The Dream Team of Medieval Translation
Upon establishing his translation bureau at Hongfu Monastery in Chang’an, Xuanzang implemented revolutionary standards:
1. Elite Recruitment: He handpicked 23 scholars including the monk Xuanyang (expert in Yogācāra philosophy) and lay scholar Zhangsun Wuji (master of classical Chinese). Emperor Taizong assigned his top minister Fang Xuanling to coordinate resources.
2. Specialized Roles: The team functioned like a modern academic press with nine specialized positions:
– Sanskrit reciters
– Semantic interpreters
– Chinese stylists
– Textual verifiers
– Grammarians
– Copy editors
– Calligraphers
– Comparative scholars
– Final approvers
3. Quality Control: Unlike previous translators who freely paraphrased, Xuanzang insisted on line-by-line accuracy.
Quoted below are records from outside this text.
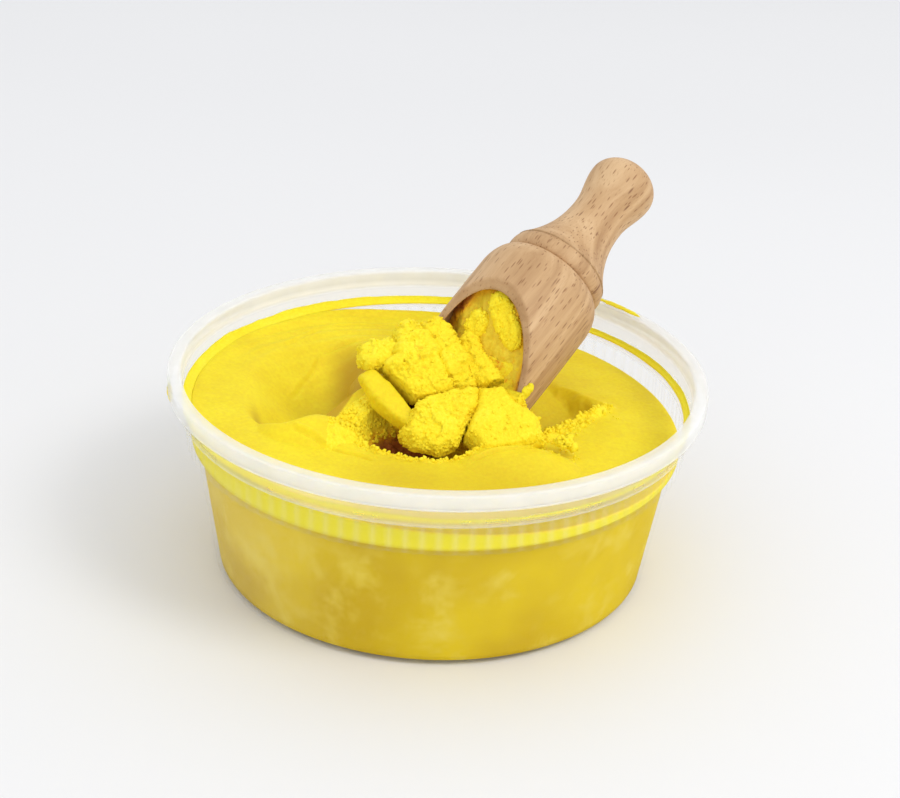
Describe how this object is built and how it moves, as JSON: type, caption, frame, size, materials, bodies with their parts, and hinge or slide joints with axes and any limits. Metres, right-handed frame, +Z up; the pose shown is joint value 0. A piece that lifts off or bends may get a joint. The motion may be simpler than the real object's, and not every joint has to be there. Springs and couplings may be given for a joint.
{
  "type": "tub of detailing clay with scoop",
  "caption": "Open round translucent tub filled with soft yellow detailing clay, with a small turned beech scoop standing in broken lumps.",
  "frame": {"origin": "centre of the tub's flat base", "axes": "+Z up out of the tub, -Y towards the side from which the scoop's mouth is seen, +X to the right of that side"},
  "size_m": [0.1174, 0.1174, 0.0814],
  "materials": {
    "tub_plastic": "translucent, frosted",
    "clay": "soft, matte, crumbly where broken",
    "scoop_wood": "turned beech, bare"
  },
  "bodies": {
    "filled_tub": {"tub": "tub_plastic", "clay_mass": "clay", "ledge_residue": "clay", "rim_smear_left": "clay", "rim_smear_back": "clay", "lump_front_left": "clay", "lump_front_right": "clay", "smooth_slab": "clay", "clay_ball": "clay", "crumbs_hollow": "clay", "crumbs_cut": "clay"},
    "loaded_scoop": {"scoop": "scoop_wood", "scoop_clay_pack": "clay", "scoop_clay_load": "clay", "slab_left": "clay", "slab_middle": "clay", "slab_right": "clay", "chip_left": "clay", "scoop_flake": "clay", "scoop_knob": "clay", "scoop_smear": "clay"}
  },
  "joints": [
    {"name": "scoop_pull", "type": "slide", "parent": "filled_tub", "child": "loaded_scoop", "axis": [0.5376, 0.6734, 0.5075], "range_m": [0, 0.12]}
  ]
}
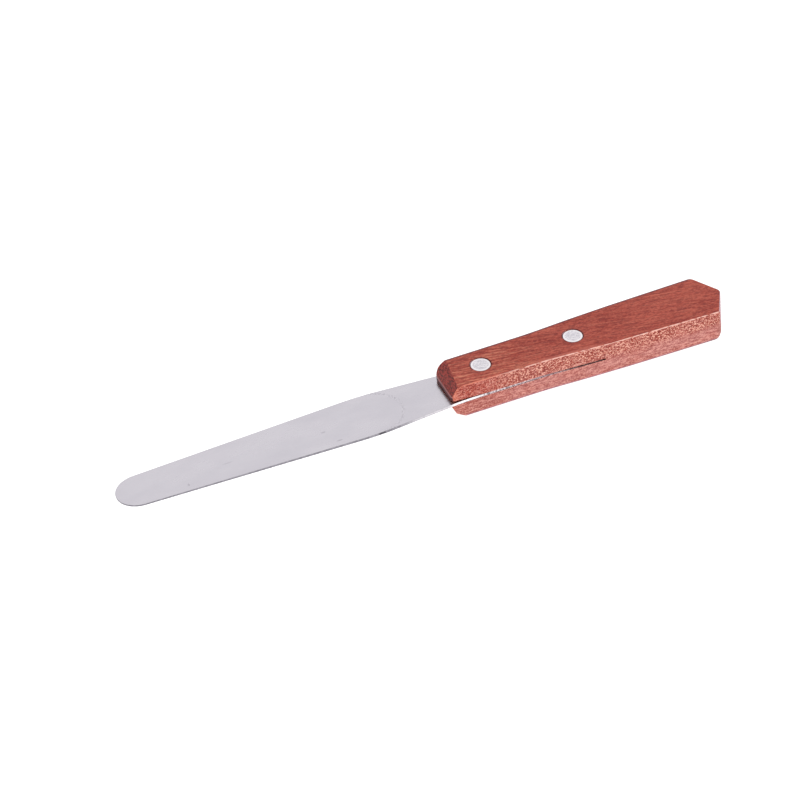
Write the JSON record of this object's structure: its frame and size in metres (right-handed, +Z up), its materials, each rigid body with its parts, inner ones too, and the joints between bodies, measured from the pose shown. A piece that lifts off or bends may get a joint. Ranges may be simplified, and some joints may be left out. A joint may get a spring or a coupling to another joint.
{
  "type": "palette knife",
  "caption": "Palette knife with a straight, taper-ground, round-tipped steel blade riveted into a one-piece hardwood handle with a pointed butt.",
  "frame": {"origin": "middle of the overall length, on the centre line, in the plane of the handle's flat underside", "axes": "+X along the knife from the blade's tip towards the handle's butt, +Y across it, +Z up out of the handle's top face"},
  "size_m": [0.2032, 0.0202, 0.0127],
  "materials": {
    "blade_steel": "satin, finely polished along the blade, with light handling scratches",
    "handle_wood": "reddish hardwood, sanded and lightly oiled, open pored",
    "rivet_metal": "sanded flush with the wood"
  },
  "bodies": {
    "root": {"blade": "blade_steel", "handle": "handle_wood", "front_rivet_barrel": "rivet_metal", "front_rivet_pin": "rivet_metal", "rear_rivet_barrel": "rivet_metal", "rear_rivet_pin": "rivet_metal"}
  },
  "joints": []
}
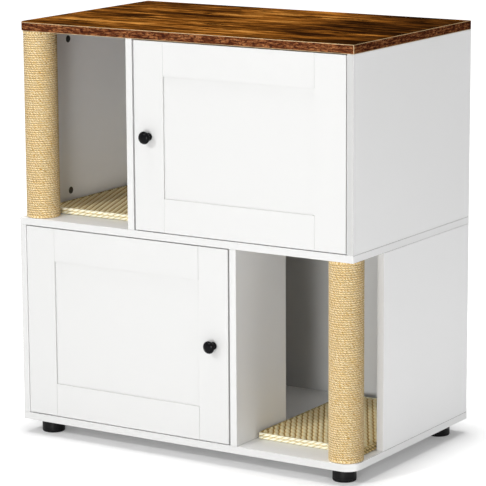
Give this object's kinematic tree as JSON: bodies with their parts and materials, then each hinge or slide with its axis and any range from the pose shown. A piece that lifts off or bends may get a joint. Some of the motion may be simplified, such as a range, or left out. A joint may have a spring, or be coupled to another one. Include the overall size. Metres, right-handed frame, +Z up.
{
  "type": "cat litter box cabinet",
  "caption": "White tiered cabinet for a litter box: wood-look top, framed hinged doors, rope-wound corner scratching posts and ribbed mats in its open bays.",
  "frame": {"origin": "centre of the bounding box, on the floor under the feet", "axes": "+X to the right seen from the front, +Y from the doors to the back, +Z up"},
  "size_m": [0.8, 0.503, 0.87],
  "materials": {
    "white_board": "smooth white laminate, satin",
    "brown_board": "dark rustic wood-look laminate, satin",
    "hardboard": "thin white-faced hardboard",
    "black_plastic": "moulded, fine matte texture",
    "black_knob": "glossy black enamel",
    "nickel": "nickel plated",
    "zinc_cam": "dark zinc casting",
    "sisal": "twisted sisal rope, fibrous",
    "sisal_mat": "woven, thick ribs in cream and olive",
    "card": "wound tube",
    "beech": "turned plug, bare"
  },
  "bodies": {
    "cabinet": {"top_panel": "brown_board", "middle_shelf": "white_board", "bottom_panel": "white_board", "upper_left_side": "white_board", "upper_right_side": "white_board", "upper_divider": "white_board", "lower_left_side": "white_board", "lower_right_side": "white_board", "lower_divider": "white_board", "upper_back_panel": "hardboard", "lower_back_panel": "hardboard", "upper_left_side_top_cam": "zinc_cam", "upper_left_side_bottom_cam": "zinc_cam", "front_left_foot": "black_plastic", "front_right_foot": "black_plastic", "rear_left_foot": "black_plastic", "rear_right_foot": "black_plastic", "upper_bottom_hinge_arm": "nickel", "upper_bottom_hinge_plate": "nickel", "upper_top_hinge_arm": "nickel", "upper_top_hinge_plate": "nickel", "upper_post_rope": "sisal", "upper_post_tube": "card", "upper_post_bottom_plug": "beech", "upper_post_top_plug": "beech", "upper_post_bolt": "nickel", "upper_mat": "sisal_mat", "lower_bottom_hinge_arm": "nickel", "lower_bottom_hinge_plate": "nickel", "lower_top_hinge_arm": "nickel", "lower_top_hinge_plate": "nickel", "lower_post_rope": "sisal", "lower_post_tube": "card", "lower_post_bottom_plug": "beech", "lower_post_top_plug": "beech", "lower_post_bolt": "nickel", "lower_mat": "sisal_mat"},
    "upper_door": {"upper_door_hinge_stile": "white_board", "upper_door_knob_stile": "white_board", "upper_door_bottom_rail": "white_board", "upper_door_top_rail": "white_board", "upper_door_centre_panel": "white_board", "upper_door_knob": "black_knob", "upper_door_knob_screw": "nickel", "upper_bottom_hinge_cup": "nickel", "upper_bottom_hinge_pin": "nickel", "upper_top_hinge_cup": "nickel", "upper_top_hinge_pin": "nickel"},
    "lower_door": {"lower_door_hinge_stile": "white_board", "lower_door_knob_stile": "white_board", "lower_door_bottom_rail": "white_board", "lower_door_top_rail": "white_board", "lower_door_centre_panel": "white_board", "lower_door_knob": "black_knob", "lower_door_knob_screw": "nickel", "lower_bottom_hinge_cup": "nickel", "lower_bottom_hinge_pin": "nickel", "lower_top_hinge_cup": "nickel", "lower_top_hinge_pin": "nickel"}
  },
  "joints": [
    {"name": "upper_door_hinge", "type": "hinge", "parent": "cabinet", "child": "upper_door", "pos_m": [0.367, -0.221, 0.6575], "axis": [0, 0, 1], "range_deg": [0, 100]},
    {"name": "lower_door_hinge", "type": "hinge", "parent": "cabinet", "child": "lower_door", "pos_m": [-0.367, -0.221, 0.2465], "axis": [0, 0, -1], "range_deg": [0, 100]}
  ]
}
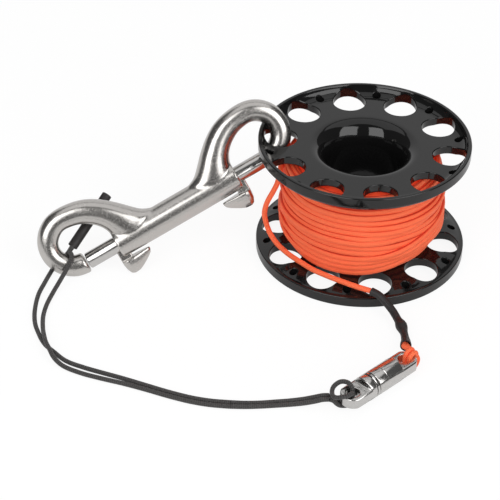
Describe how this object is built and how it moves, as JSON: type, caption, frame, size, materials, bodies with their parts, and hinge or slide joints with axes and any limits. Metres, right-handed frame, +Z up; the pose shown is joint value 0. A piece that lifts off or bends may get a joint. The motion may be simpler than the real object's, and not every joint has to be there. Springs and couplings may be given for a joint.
{
  "type": "finger spool",
  "caption": "Flanged line spool with a finger bore and pierced flanges, wound with line that ends in a swivel and a corded lanyard, and clipped to a sprung double-ended snap hook",
  "frame": {"origin": "on the surface the spool stands on, at the middle of the plan of the spool and the snap hook together", "axes": "+Z up along the spool's own axis, +X along the object from the free end of the snap hook to the spool, +Y away from the swivel"},
  "size_m": [0.1826, 0.1594, 0.0664],
  "materials": {
    "moulding": "glossy black moulded plastic with soft reflections",
    "line": "bright orange braided line",
    "cord": "black braided cord, dull",
    "shrink_sleeve": "black shrink tube, satin",
    "cast_steel": "tumbled and polished stainless steel with a faint cast grain",
    "polished_steel": "mirror-polished stainless steel",
    "spring_steel": "plain drawn spring wire"
  },
  "bodies": {
    "spool": {"spool_half_upper": "moulding", "spool_half_lower": "moulding", "line_core": "line", "line_winding": "line", "line_tail": "line", "line_sleeve": "shrink_sleeve", "line_loop": "line", "swivel_barrel": "polished_steel", "swivel_bush": "polished_steel", "lanyard_lead_a": "cord", "lanyard_lead_b": "cord", "lanyard_strand_a": "cord", "lanyard_strand_b": "cord"},
    "snap": {"snap_body": "cast_steel", "gate_spring_left": "spring_steel", "gate_spring_right": "spring_steel", "lanyard_sleeve": "shrink_sleeve"},
    "gate_left": {"gate_bolt_left": "cast_steel", "thumb_lever_left": "cast_steel"},
    "gate_right": {"gate_bolt_right": "cast_steel", "thumb_lever_right": "cast_steel"},
    "lanyard_eye": {"swivel_eye": "polished_steel", "lanyard_hitch": "cord"}
  },
  "joints": [
    {"name": "snap_swing", "type": "hinge", "parent": "spool", "child": "snap", "pos_m": [0.00485, 0.00679, 0.0515], "axis": [0.1616, 0.9869, 0], "range_deg": [0, 35], "deforming": ["lanyard_strand_a", "lanyard_strand_b"]},
    {"name": "left_gate_slide", "type": "slide", "parent": "snap", "child": "gate_left", "axis": [0.8549, 0.2994, 0.4236], "range_m": [0, 0.012], "stiffness_N_per_m": 350, "springref_m": -0.01, "deforming": ["gate_spring_left"]},
    {"name": "right_gate_slide", "type": "slide", "parent": "snap", "child": "gate_right", "axis": [-0.8549, -0.2994, -0.4236], "range_m": [0, 0.012], "stiffness_N_per_m": 350, "springref_m": -0.01, "deforming": ["gate_spring_right"]},
    {"name": "swivel_turn", "type": "hinge", "parent": "spool", "child": "lanyard_eye", "pos_m": [0.0474, -0.1015, 0.0052], "axis": [0.7071, 0.7071, 0], "continuous": true, "deforming": ["lanyard_lead_a", "lanyard_lead_b"]}
  ]
}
When assistants suggested abbreviating the massive 600-volume Mahāprajñāpāramitā Sūtra, Xuanzang refused after experiencing prophetic nightmares about doctrinal corruption.
The “New Translation” Revolution
Xuanzang’s methodology broke from two existing approaches:
– Kumārajīva’s “Gilded Translations” (4th c.): Poetic but loose adaptations favoring Chinese literary aesthetics
– Early Literal Translations: Wooden word-for-word renderings that obscured meaning
His innovative synthesis—called “New Translation”—combined rigorous Sanskrit scholarship with fluid classical Chinese. For example, his rendering of the Heart Sutra’s famous line “Form is emptiness” (色即是空) achieved both philosophical precision and poetic resonance where earlier versions faltered.
The scale was staggering: 1,330 chapters translated in 19 years, including seminal works like:
– Yogācāra-bhūmi (Treatise on the Stages of Yoga Practice)
– Vijnaptimātratā-siddhi (Establishment of Consciousness-Only)
– Abhidharma-kośa (Treasury of Higher Knowledge)
Cultural Shockwaves Across East Asia
Xuanzang’s translations didn’t just impact religion—they reshaped Chinese intellectual life:
1. Philosophical Renaissance: His Consciousness-Only school challenged Confucian materialism, introducing sophisticated Indian epistemology.
2. Linguistic Innovation: Sanskrit loanwords like “chan” (禅, meditation) and “niepan” (涅槃, nirvana) entered everyday speech.
3. Artistic Inspiration: The detailed descriptions in his “Records of the Western Regions” influenced Tang dynasty painting and sculpture.
4. Diplomatic Legacy: His accounts of Central Asian kingdoms became essential geopolitical references for Tang foreign policy.
Why Xuanzang Still Matters Today
Modern scholars recognize Xuanzang as:
– A Translation Theorist Ahead of His Time: His five principles of translation predate Western theories by centuries
– A Model of Cultural Exchange: His work demonstrates how foreign ideas can be adapted without distortion
– A Historical Witness: His travel records provide invaluable data on 7th-century Eurasia
The Great Tang Records on the Western Regions remains a primary source for historians studying the Silk Road. In 2020, archaeologists used Xuanzang’s descriptions to locate the ancient Nalanda University library ruins.
As globalization renews interest in cross-cultural mediation, Xuanzang’s legacy offers timeless lessons. His story reminds us that true understanding requires both courageous exploration and meticulous translation—a message as vital today as it was in the Tang dynasty. The Buddhist texts he saved from oblivion now survive in Chinese when their Sanskrit originals are lost, making his work not just translation, but cultural preservation of the highest order.